Household loan is money borrowed by individuals, usually from banks or financial institutions. This includes mortgages, personal loans, student loans and consumer loans.
In its recently published May 2020 Monthly, RBM says during the month under review, household loans increased by K2.4 billion, following another increase of K14.5 billion in April.
This was before a decline of K5.5 billion registered in March, before the first confirmed case of the Covid-19 pandemic was reported on April 2 2020.
Reads the report in part: “During the month, all loan categories comprising individual and household loans, foreign currency denominated loans, commercial and industrial loans and mortgages recorded increases amounting to K2.4 billion, K2.1 billion, K1.6 billion and K1.5 billion, respectively.
“In terms of economic sectors, the monthly increase in private sector credit mainly emanated from community, social and personal services; agriculture, forestry, fishing and hunting and; financial services sectors which grew by K8.2 billion, K3.2 billion and K1.8 billion, respectively.”
Accordingly, the annual growth rate of private sector credit remained strong and was recorded at 18.6 percent in May 2020 comparing favourably to 18.9 percent and 13.5 percent registered in April 2020 and May 2019, respectively.
On a monthly basis, private sector credit rose by 2.5 percent (K13.8 billion) to K566.8 billion in the month of May 2020 as reflectedly the seasonal uptick in economic activity albeit somewhat subdued by the coronavirus pandemic.
The above notwithstanding, the wholesale and retail trade sector continued to hold the largest stock of the outstanding private sector credit at 22.4 percent, followed by the agriculture sector at 21.3 percent, community, social and personal services sector at 15.9 percent and Manufacturing at 15.0 percent.
Analysts say credit to the private sector continued to expand, partly supported by lower interest rates.
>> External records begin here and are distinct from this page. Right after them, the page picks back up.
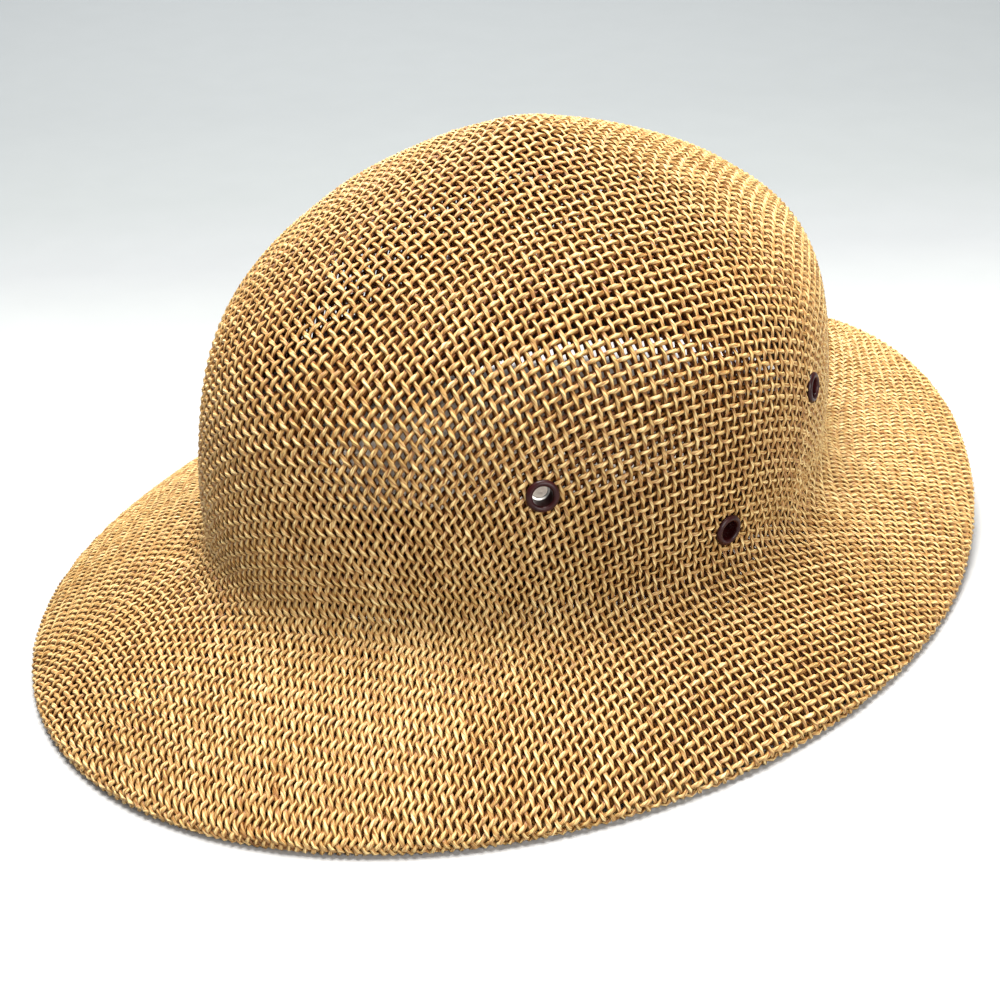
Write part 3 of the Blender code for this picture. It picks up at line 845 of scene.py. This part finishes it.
def floor_material():
    """Matt pale paper, faintly mottled, with painted warm light under the hat and painted grey
    shade behind it.
    """
    material = bpy.data.materials.new("floor_paper")
    material.use_nodes = True
    tree = material.node_tree
    shader = tree.nodes["Principled BSDF"]
    place = node(tree, "ShaderNodeTexCoord")
    mottle = node(tree, "ShaderNodeTexNoise", Scale=40.0, Detail=3.0)
    tree.links.new(place.outputs["Object"], mottle.inputs["Vector"])
    # Metres behind the hat, along the camera's view
    behind = node(tree, "ShaderNodeVectorMath", operation="DOT_PRODUCT")
    behind.inputs[1].default_value = BEHIND_HAT
    tree.links.new(place.outputs["Object"], behind.inputs[0])
    # Painted shade: the paper greys and cools with distance behind the hat
    paper = ramp(tree, behind.outputs["Value"], (
        (0.140, (0.330, 0.330, 0.330)),
        (0.200, (0.262, 0.273, 0.276)),
        (0.260, (0.222, 0.232, 0.239)),
        (0.350, (0.197, 0.210, 0.214)),
        (0.500, (0.184, 0.197, 0.203)),
        (0.800, (0.190, 0.204, 0.212)),
    ))
    # Shares of the rim's half-width and half-length from a place just behind the middle
    share = node(tree, "ShaderNodeVectorMath", operation="MULTIPLY_ADD")
    share.inputs[1].default_value = (2 / RIM_WIDTH, 2 / RIM_LENGTH, 0.0)
    share.inputs[2].default_value = UNDER_HAT_LIGHT_SHIFT
    tree.links.new(place.outputs["Object"], share.inputs[0])
    reach = node(tree, "ShaderNodeVectorMath", operation="LENGTH")
    tree.links.new(share.outputs["Vector"], reach.inputs[0])
    # Painted light: the paper under the hat, seen through the weave, is made far paler and warm
    under = ramp(tree, reach.outputs["Value"], (
        (0.60, (1.0, 1.0, 1.0)), (0.82, (0.0, 0.0, 0.0)),
    ))
    colour = blend(tree, "MIX", under, paper, (0.90, 0.81, 0.71))
    grain = ramp(tree, mottle.outputs["Fac"], (
        (0.3, (0.98, 0.98, 0.98)), (0.7, (1.0, 1.0, 1.0)),
    ))
    colour = blend(tree, "MULTIPLY", 1.0, colour, grain)
    tree.links.new(colour, shader.inputs["Base Color"])
    shader.inputs["Roughness"].default_value = 0.9
    shader.inputs["Specular IOR Level"].default_value = 0.1
    return material


FLOOR_HALF = 6
floor_mesh = bpy.data.meshes.new("floor")
floor_mesh.from_pydata([
    (-FLOOR_HALF, -FLOOR_HALF, 0), (FLOOR_HALF, -FLOOR_HALF, 0),
    (FLOOR_HALF, FLOOR_HALF, 0), (-FLOOR_HALF, FLOOR_HALF, 0),
], [], [(0, 1, 2, 3)])
floor = bpy.data.objects.new("floor", floor_mesh)
floor.data.materials.append(floor_material())
bpy.context.scene.collection.objects.link(floor)

back = Vector((
    math.sin(azimuth) * math.cos(elevation),
    -math.cos(azimuth) * math.cos(elevation),
    math.sin(elevation),
))
right = Vector((0, 0, 1)).cross(back).normalized()
axes = Matrix((right, back.cross(right), back))
for angle, axis in ((CAMERA_YAW, "Y"), (CAMERA_PITCH, "X"), (CAMERA_ROLL, "Z")):
    axes = Matrix.Rotation(math.radians(angle), 3, axis) @ axes
camera_data = bpy.data.cameras.new("camera")
camera_data.lens = CAMERA_LENS
camera_data.sensor_width = 36.0
camera_data.clip_start = 0.01
camera = bpy.data.objects.new("camera", camera_data)
camera.location = Vector(CAMERA_TARGET) + back * CAMERA_DISTANCE
camera.rotation_euler = axes.transposed().to_euler()
bpy.context.scene.collection.objects.link(camera)
bpy.context.scene.camera = camera

LIGHTS = (
    # name, right, towards the camera, up, size, watts, colour
    ("soft_key", -0.05, -0.20, 1.35, 0.8, 60.0, (1.0, 0.985, 0.955)),
    ("soft_fill", 0.8, 1.3, 0.75, 1.2, 30.0, (1.0, 0.975, 0.94)),
    ("back_fill", -0.3, -1.5, 0.75, 1.0, 12.0, (1.0, 0.99, 0.97)),
)
level_back = Vector((back.x, back.y, 0)).normalized()
for name, aside, ahead, up, size, watts, colour in LIGHTS:
    data = bpy.data.lights.new(name, "AREA")
    data.shape, data.size, data.energy, data.color = "DISK", size, watts, colour
    light = bpy.data.objects.new(name, data)
    light.location = right * aside + level_back * ahead + Vector((0, 0, up))
    away = light.location - Vector(CAMERA_TARGET)
    light.rotation_euler = away.to_track_quat("Z", "Y").to_euler()
    bpy.context.scene.collection.objects.link(light)

world = bpy.data.worlds.new("daylight")
world.use_nodes = True
world.node_tree.nodes["Background"].inputs["Color"].default_value = (0.97, 0.98, 1.0, 1.0)
world.node_tree.nodes["Background"].inputs["Strength"].default_value = 0.40
bpy.context.scene.world = world
bpy.context.scene.view_settings.view_transform = "Standard"
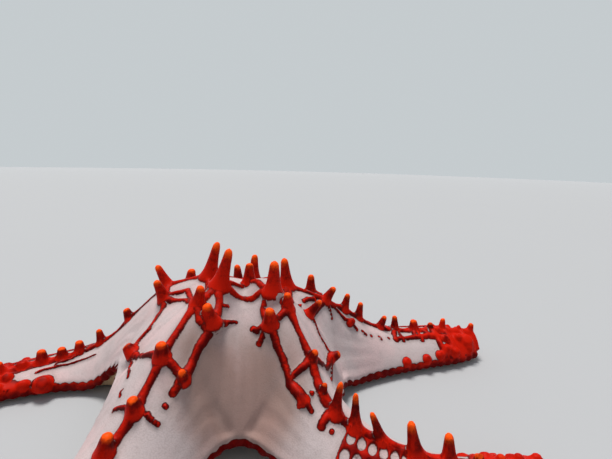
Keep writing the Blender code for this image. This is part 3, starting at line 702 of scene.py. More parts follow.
class Finish:
    """A material on a Principled shader, with the nodes that feed it."""

    def __init__(self, name, **settings):
        self.material = bpy.data.materials.new(name)
        self.material.use_nodes = True
        self.tree = self.material.node_tree
        self.shader = self.tree.nodes["Principled BSDF"]
        for socket, value in settings.items():
            self.shader.inputs[socket.replace("_", " ")].default_value = value

    def add(self, kind, settings, inputs, output=0):
        """Any node: its settings first, then the values or links of its sockets."""
        node = self.tree.nodes.new(kind)
        for name, value in settings.items():
            setattr(node, name, value)
        for name, value in inputs.items():
            self.feed(node.inputs[name], value)
        return Socket(self, node.outputs[output])

    def feed(self, socket, value):
        """Links a socket, or gives it its value."""
        if isinstance(value, Socket):
            self.tree.links.new(value.output, socket)
        else:
            socket.default_value = value

    def place(self):
        return self.add("ShaderNodeTexCoord", {}, {}, "Object")

    def attribute(self, name):
        return self.add("ShaderNodeAttribute", {"attribute_name": name}, {}, "Fac")

    def noise(self, grain, detail=3.0):
        """Noise whose waves are grain long, in metres."""
        return self.add("ShaderNodeTexNoise", {}, {
            "Vector": self.place(), "Scale": 1.0 / grain, "Detail": detail,
            "Roughness": NOISE_ROUGHNESS})

    def cells(self, grain):
        """The distance from the middle of cells about grain across, in metres."""
        return self.add("ShaderNodeTexVoronoi", {"feature": "F1"}, {
            "Vector": self.place(), "Scale": 1.0 / grain}, "Distance")

    def step(self, value, low, high):
        """Rises smoothly from 0 at low to 1 at high."""
        return self.add("ShaderNodeMapRange", {"interpolation_type": "SMOOTHSTEP"}, {
            "Value": value, "From Min": low, "From Max": high})

    def mix(self, factor, first, second):
        return self.add("ShaderNodeMix", {"data_type": "RGBA"}, {0: factor, 6: first, 7: second}, 2)

    def bump(self, height, distance, strength):
        return self.add("ShaderNodeBump", {}, {
            "Height": height, "Distance": distance, "Strength": strength})

    def wear(self, **sockets):
        for name, value in sockets.items():
            self.feed(self.shader.inputs[name.replace("_", " ")], value)
        return self.material


def rgba(colour):
    return (*colour, 1.0)


# Sizes and colours

def length_of(name, description, default, **limits):
    return FloatProperty(name=name, description=description, default=default, unit="LENGTH",
                         precision=5, **limits)


def colour_of(name, description, default):
    return FloatVectorProperty(name=name, description=description, default=default, subtype="COLOR")


class StarSkin(bpy.types.PropertyGroup):
    voxel: length_of("Voxel", "Edge of the cells that the skin is fused from", 0.00052, min=0.0002)
    quick_voxel: length_of("Quick voxel", "The same, for a quick look", 0.0008, min=0.0002)
    smoothing: IntProperty(name="Smoothing", description="Rounds of smoothing after fusing",
                           default=4, min=0)
    most_faces: IntProperty(name="Most triangles", description="Triangles of the finished skin",
                            default=196000, min=1000)
    ridge_rise: length_of("Ridge rise", "How far the ridges stand over the skin", 0.00095)
    rim: length_of("Red rim", "How far the red spreads past a ridge or spine", 0.0002)
    plate_pitch: length_of("Plate pitch", "Spacing of the plates of the margin", 0.0041)
    grey: colour_of("Grey", "Skin between the ridges", (0.52, 0.44, 0.445))
    pink: colour_of("Pink", "Warmer patches of the grey skin", (0.60, 0.455, 0.46))
    # Pore grey is also the painted shade round the red ridges and spines
    shadow_grey: colour_of("Pore grey", "Pores and creases of the grey skin", (0.30, 0.24, 0.23))
    # Brown: painted shade low between the front arms, partly a browner tone of the skin
    brown_shade: colour_of("Brown", "The cloud low between the front arms", (0.26, 0.155, 0.125))
    # Red is the red of the ridges and spines in painted light; maroon is that red in painted shade and
    # in its darker patches
    red: colour_of("Red", "Ridges and spines", (0.52, 0.0090, 0.0012))
    maroon_shade_and_patches: colour_of("Maroon", "Darker patches of the red", (0.12, 0.0006, 0.0004))
    # Orange: the spines' tips, partly their own colour and partly a painted highlight
    orange: colour_of("Orange", "Tips of the spines", (1.0, 0.095, 0.005))
    # Outline: a dark rim of painted shade at the edge of the red, where the ridges meet the skin
    outline: colour_of("Outline", "Dark rim of the red", (0.035, 0.0010, 0.0008))
    under: colour_of("Underside", "Skin of the underside", (0.52, 0.36, 0.22))


class StarFeet(bpy.types.PropertyGroup):
    pitch: length_of("Pitch", "Spacing of the tube feet along a groove", 0.0034)
    radius: length_of("Radius", "Radius of a tube foot", 0.00062)
    spine_pitch: length_of("Spinelet pitch", "Spacing of the spinelets by the groove", 0.0017)
    spine_length: length_of("Spinelet length", "Length of a spinelet", 0.0026)
    flesh: colour_of("Flesh", "Tube feet", (0.72, 0.52, 0.20))
    sucker: colour_of("Sucker", "Suckers of the tube feet", (0.80, 0.66, 0.38))
    spinelet: colour_of("Spinelet", "Spinelets by the groove", (0.62, 0.42, 0.20))


class StarSieve(bpy.types.PropertyGroup):
    furrows: IntProperty(name="Furrows", description="Furrows round the sieve plate", default=22)
    depth: length_of("Depth", "Depth of a furrow", 0.00022)
    pale: colour_of("Pale", "The sieve plate", (0.66, 0.50, 0.40))
    furrow: colour_of("Furrow", "Its furrows", (0.30, 0.14, 0.10))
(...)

Meanwhile, RBM last week maintained the policy rate at 13.5 percent.
Consumer rights activist John Kapito observed earlier that the ongoing retrenchments and work-from-home programme as a result of the Covid-19 pandemic have had a huge impact on individual incomes following reduced economic activity.
“A huge number of people are now struggling to have two meals a day and the majority are either sacked or retrenched. With our borders closed, a lot are unable to carry out any cross-border trade and the big corporations are struggling with bank loans,” he said.
National Working Group on Trade chairperson Frederick Changaya stold Business News that private sector would have loved a policy rate reduction as it competes regionally with economies whose policy rates are single digit.
He said: “This makes export growth difficult. It even spoils import substitution effort. As a result, we can achieve sustainable and meaningful economic growth.
“But we can do with the maintained policy rate. I guess on the balance of things it is fair.”